Разводились мосты в Санкт-Петербурге, северное сияние вспыхивало где-то на снежном ландшафте, раскрывался щелчком бутон розы в саду Версаля, крылья маленькой колибри жужжали, пока она замирала в воздухе, стрелка часов на площади в Праге сдвигалась на деление, дельфин выпрыгивал из воды, корни деревьев ломали кладку древнего храма, капала дождевая капля на край листа и разбивалась…
Он соединил ее пальцы со своими и крепко сжал: скрип пера по листу бумаги, шорох песчинок в песочных часах, шуршание разворачиваемого пергамента, удар стилом по глиняной табличке: звуки и образы сменяли друг друга часто и ярко. Зрачки ее расширились, она видела так много всего, словно одновременно была в тысяче мест. Слышала столько, словно оказалось в некоей вселенной, где хранились звуки. Или же он был этой Вселенной, где хранилось время? Меч, вонзающийся в тело рыцаря, самолет-бомбардировщик, сбрасывающий свою смертельную ношу, женщина в муках родов, первый крик ребенка, кисть художника касалась холста, пышная юбка танцовщицы взлетала вверх, мужчина и женщина сливались в единое целое. Она вздрогнула. Его глаза превратились в две черные дыры, и там мелькали звезды, а может, вспышки памяти. Миллиарды образов. Бесконечность воспоминаний.
— Что ты видишь?
— Все, — выдохнула она.
Он улыбнулся, и его глаза приобрели привычный вид.
— Что ты понимаешь?
— Это хорошо, — Настя смотрела демону в глаза. — Все это — хорошо.
— А смерть? страдания? войны? болезни?
— Кажется, это часть. Смерть — часть жизни.
— Вы не знаете другого пути, — он отпустил ее.
— Кто ты?
— Я как время, которое открывает правду или скрывает ее. Я — знание и смерть всему.
— Тогда чего ты хочешь?
— Стать ничем.

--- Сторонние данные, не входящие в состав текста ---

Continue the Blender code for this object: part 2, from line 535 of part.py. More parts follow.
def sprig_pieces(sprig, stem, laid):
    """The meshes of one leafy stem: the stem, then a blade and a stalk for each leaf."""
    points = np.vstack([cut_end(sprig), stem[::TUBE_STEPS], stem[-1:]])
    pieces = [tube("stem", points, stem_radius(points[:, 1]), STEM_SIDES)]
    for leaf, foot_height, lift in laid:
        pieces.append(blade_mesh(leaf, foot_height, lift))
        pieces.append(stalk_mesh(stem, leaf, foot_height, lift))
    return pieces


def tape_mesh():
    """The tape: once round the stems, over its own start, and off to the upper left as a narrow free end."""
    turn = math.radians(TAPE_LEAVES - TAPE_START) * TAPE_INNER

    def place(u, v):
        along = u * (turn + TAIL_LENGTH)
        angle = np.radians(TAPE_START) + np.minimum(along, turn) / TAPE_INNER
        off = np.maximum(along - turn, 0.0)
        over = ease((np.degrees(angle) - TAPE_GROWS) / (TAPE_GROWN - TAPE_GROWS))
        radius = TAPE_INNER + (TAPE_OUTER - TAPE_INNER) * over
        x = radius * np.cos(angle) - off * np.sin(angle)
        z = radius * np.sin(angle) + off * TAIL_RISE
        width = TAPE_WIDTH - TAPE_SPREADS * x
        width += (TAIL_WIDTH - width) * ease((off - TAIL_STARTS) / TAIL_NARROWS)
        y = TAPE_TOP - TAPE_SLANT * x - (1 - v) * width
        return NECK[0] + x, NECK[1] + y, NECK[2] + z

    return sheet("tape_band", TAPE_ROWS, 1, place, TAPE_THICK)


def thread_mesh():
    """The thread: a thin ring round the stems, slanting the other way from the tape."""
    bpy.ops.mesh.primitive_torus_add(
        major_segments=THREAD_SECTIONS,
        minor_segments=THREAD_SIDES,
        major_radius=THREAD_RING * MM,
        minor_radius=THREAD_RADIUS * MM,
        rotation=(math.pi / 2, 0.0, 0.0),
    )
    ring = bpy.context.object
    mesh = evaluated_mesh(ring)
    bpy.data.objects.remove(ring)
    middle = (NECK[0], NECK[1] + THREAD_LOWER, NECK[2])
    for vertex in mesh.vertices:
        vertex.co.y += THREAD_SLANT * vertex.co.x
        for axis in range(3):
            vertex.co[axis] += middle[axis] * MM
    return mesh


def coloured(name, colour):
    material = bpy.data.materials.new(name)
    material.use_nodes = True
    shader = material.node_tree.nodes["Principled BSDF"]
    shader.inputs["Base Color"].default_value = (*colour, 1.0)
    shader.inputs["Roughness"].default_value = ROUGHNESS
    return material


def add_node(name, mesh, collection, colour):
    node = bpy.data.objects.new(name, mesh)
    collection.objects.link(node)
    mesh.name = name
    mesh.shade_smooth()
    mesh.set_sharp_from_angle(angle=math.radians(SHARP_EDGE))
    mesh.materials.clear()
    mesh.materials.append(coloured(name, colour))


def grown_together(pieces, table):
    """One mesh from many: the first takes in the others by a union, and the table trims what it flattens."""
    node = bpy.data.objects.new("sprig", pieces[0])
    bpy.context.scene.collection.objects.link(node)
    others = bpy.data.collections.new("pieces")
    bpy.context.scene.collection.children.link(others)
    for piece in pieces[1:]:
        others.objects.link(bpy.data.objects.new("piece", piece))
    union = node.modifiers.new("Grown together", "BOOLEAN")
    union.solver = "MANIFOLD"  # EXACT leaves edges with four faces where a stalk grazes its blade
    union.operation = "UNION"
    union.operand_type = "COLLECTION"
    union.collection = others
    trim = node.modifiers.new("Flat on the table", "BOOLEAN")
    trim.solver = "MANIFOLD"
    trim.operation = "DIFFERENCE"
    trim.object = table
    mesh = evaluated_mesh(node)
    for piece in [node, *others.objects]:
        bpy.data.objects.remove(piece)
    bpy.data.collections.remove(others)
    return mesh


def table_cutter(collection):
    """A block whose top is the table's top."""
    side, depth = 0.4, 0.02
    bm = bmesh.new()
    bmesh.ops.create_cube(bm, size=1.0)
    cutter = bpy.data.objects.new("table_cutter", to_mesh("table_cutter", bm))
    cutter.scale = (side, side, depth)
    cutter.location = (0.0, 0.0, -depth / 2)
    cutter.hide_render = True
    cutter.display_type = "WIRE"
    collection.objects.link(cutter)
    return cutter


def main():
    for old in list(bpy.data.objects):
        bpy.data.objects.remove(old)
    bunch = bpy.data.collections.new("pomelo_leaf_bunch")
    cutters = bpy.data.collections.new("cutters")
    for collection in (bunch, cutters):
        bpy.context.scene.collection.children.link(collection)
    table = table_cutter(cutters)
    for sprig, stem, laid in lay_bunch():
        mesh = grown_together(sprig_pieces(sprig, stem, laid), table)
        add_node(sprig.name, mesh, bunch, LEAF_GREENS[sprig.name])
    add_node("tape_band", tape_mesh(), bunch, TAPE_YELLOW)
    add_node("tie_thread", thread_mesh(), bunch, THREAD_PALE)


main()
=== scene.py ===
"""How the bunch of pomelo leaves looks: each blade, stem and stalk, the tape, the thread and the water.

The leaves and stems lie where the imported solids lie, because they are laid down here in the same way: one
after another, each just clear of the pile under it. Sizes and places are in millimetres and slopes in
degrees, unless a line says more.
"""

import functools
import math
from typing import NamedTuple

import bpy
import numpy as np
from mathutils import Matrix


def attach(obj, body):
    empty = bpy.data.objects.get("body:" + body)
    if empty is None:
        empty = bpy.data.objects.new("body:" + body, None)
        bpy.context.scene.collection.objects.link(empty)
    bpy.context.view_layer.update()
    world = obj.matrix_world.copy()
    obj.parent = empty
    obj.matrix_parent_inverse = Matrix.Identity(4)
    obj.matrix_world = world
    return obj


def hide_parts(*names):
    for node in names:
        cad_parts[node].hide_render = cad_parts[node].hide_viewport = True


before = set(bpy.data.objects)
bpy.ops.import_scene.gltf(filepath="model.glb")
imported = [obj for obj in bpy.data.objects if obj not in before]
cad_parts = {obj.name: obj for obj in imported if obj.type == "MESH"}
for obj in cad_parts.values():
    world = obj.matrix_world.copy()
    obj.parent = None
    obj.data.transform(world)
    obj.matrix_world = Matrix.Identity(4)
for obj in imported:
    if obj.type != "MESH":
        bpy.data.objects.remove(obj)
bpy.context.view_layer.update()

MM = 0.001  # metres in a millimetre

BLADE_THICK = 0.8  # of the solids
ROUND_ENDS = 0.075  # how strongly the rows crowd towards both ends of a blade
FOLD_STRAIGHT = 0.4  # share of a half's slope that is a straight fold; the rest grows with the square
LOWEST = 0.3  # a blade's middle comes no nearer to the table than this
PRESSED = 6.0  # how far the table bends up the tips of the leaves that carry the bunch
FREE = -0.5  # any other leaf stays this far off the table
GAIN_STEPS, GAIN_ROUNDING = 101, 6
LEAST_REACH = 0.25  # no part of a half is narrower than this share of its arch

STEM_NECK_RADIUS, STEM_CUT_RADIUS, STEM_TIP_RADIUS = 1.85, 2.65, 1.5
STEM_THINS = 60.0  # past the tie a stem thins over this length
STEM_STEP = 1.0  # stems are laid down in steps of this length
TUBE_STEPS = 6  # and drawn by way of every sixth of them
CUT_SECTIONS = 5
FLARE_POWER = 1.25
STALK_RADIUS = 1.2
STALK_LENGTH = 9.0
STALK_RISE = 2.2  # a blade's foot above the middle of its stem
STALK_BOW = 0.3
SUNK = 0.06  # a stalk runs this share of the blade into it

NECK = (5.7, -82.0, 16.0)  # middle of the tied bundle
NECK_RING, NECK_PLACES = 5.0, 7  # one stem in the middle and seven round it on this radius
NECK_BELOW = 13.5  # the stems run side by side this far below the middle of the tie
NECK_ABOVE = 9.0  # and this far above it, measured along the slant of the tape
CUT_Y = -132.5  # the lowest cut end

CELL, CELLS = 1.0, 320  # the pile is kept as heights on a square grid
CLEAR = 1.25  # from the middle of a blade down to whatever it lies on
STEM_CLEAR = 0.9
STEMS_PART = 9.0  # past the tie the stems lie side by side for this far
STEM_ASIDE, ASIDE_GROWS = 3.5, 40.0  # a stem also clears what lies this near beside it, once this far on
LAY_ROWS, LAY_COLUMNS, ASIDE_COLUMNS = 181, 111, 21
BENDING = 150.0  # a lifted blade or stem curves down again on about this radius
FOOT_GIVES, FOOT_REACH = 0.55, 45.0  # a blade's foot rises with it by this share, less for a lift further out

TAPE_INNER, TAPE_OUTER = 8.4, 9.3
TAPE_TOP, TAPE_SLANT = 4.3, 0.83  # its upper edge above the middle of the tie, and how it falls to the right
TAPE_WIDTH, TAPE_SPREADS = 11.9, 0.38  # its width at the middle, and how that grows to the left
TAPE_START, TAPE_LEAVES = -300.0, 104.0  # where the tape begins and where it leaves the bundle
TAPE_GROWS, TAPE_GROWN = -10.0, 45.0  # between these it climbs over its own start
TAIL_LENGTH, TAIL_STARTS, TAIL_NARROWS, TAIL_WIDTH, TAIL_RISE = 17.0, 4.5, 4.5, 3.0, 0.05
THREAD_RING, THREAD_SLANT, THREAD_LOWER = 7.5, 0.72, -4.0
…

Я — смерть, которая не может умереть. Никогда. Я вечен.
— Наверно, это неплохо, быть всегда.
— Нет, это невыносимо. Время преследует меня. Я хотел бы остановиться, но я не в силах, пока не пойму.
— Что?
Он не ответил. Она помолчала.
— Ты знаешь, когда я умру?
— Да. Не хочешь узнать, когда?
— Нет. Пока нет, — она поежилась. — Ты когда-нибудь любил?
Его бровь иронически приподнялась.
— Демоны не могут любить.
— Но как? Любовь — разве это не основа всему?

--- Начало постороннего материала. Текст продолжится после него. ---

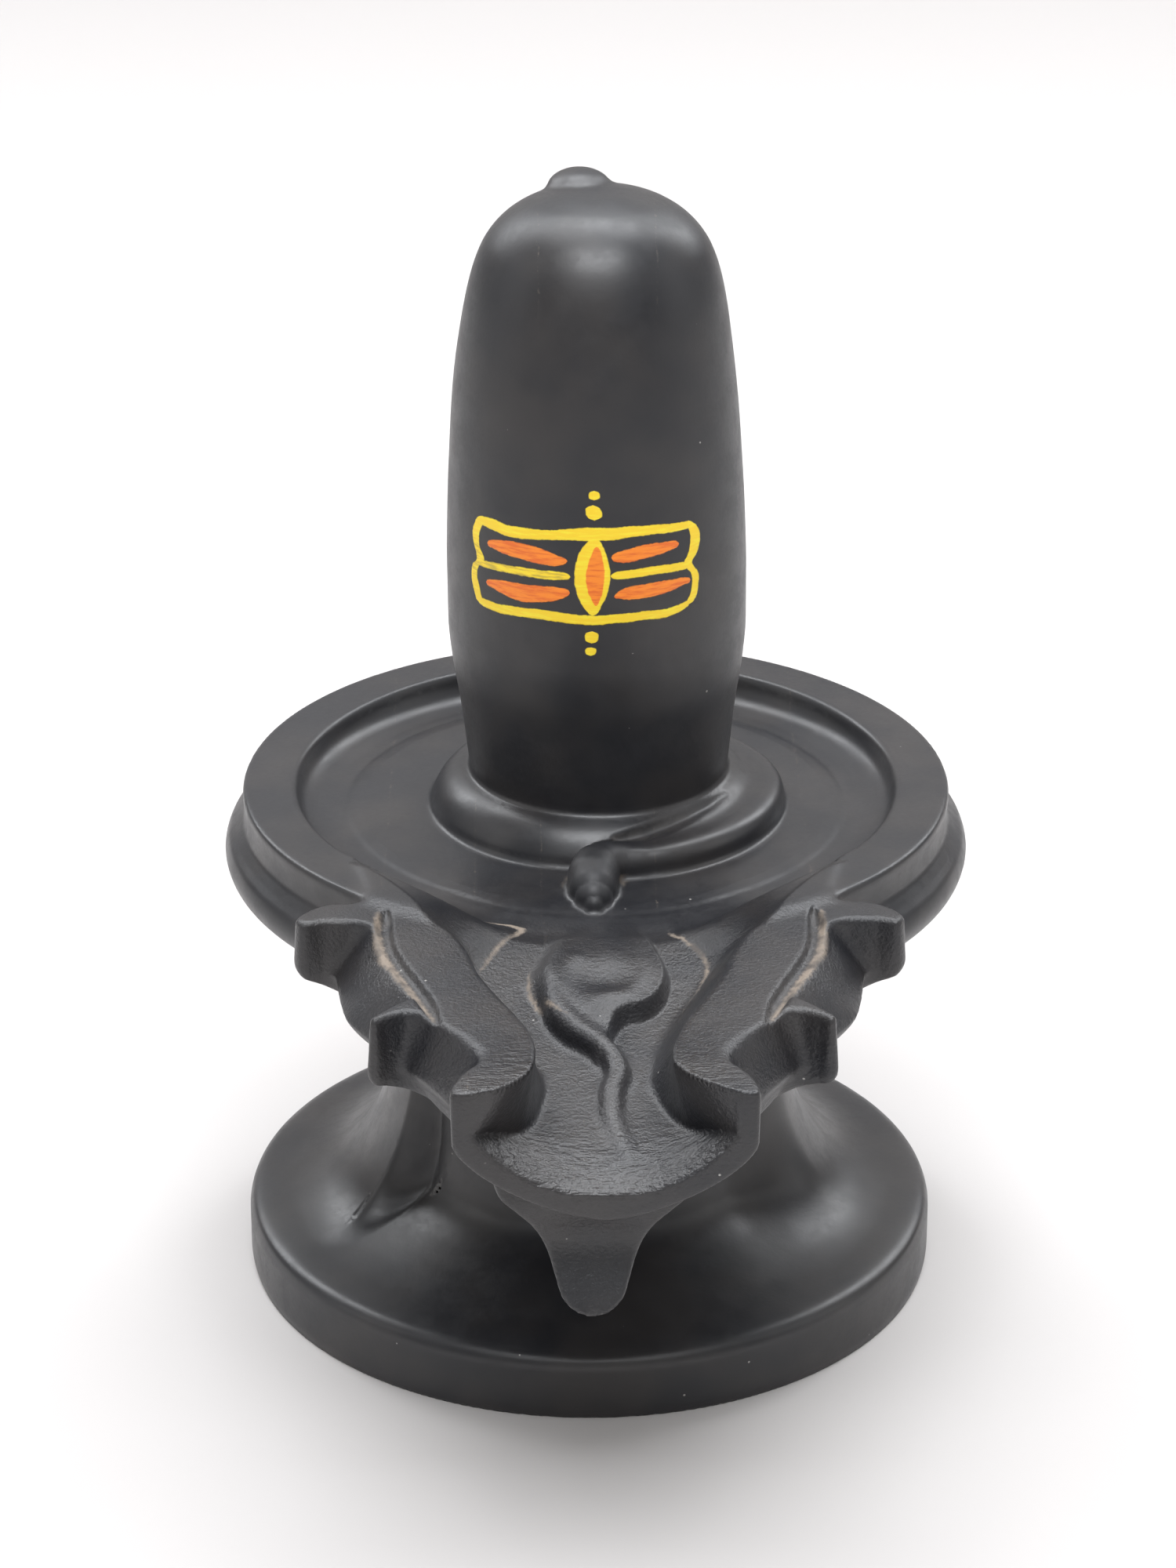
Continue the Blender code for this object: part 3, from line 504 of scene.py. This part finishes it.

— Нет, конечно. Это оправдание людей своим низким страстям.
— А разве не существует абсолютной любви?
— Нет ничего абсолютного кроме абсурда.
— Я тебе не верю.
— Ты абсурдна. Разговаривать о любви с демоном — абсурд, Настя.
— Ну, не с ангелами же говорить о ней.
Демон расхохотался. С облегчением, она почувствовала, что он снова стал графом Виттури.
— Пойдем, внезапно смертная и абсолютно смешная, у тебя еще есть время все узнать самой.
Кто же он? Настя шла рядом с ним по городу, кусая в раздумьях губы. Дьявол, демон, смерть, время? Как ни назови, повсюду обреченность. В любом имени слышится крах жизни и вопль бессмертия. Не потому ли он слегка презирает все вокруг и не любит никого: так проще. Так не привязываешься к преходящему. А она сама? Разве не прав он, что не любит она его вовсе, а всего лишь страсть тянет ее к нему, как магнитом. Низкое желание к его телу. Она украдкой бросила на него взгляд.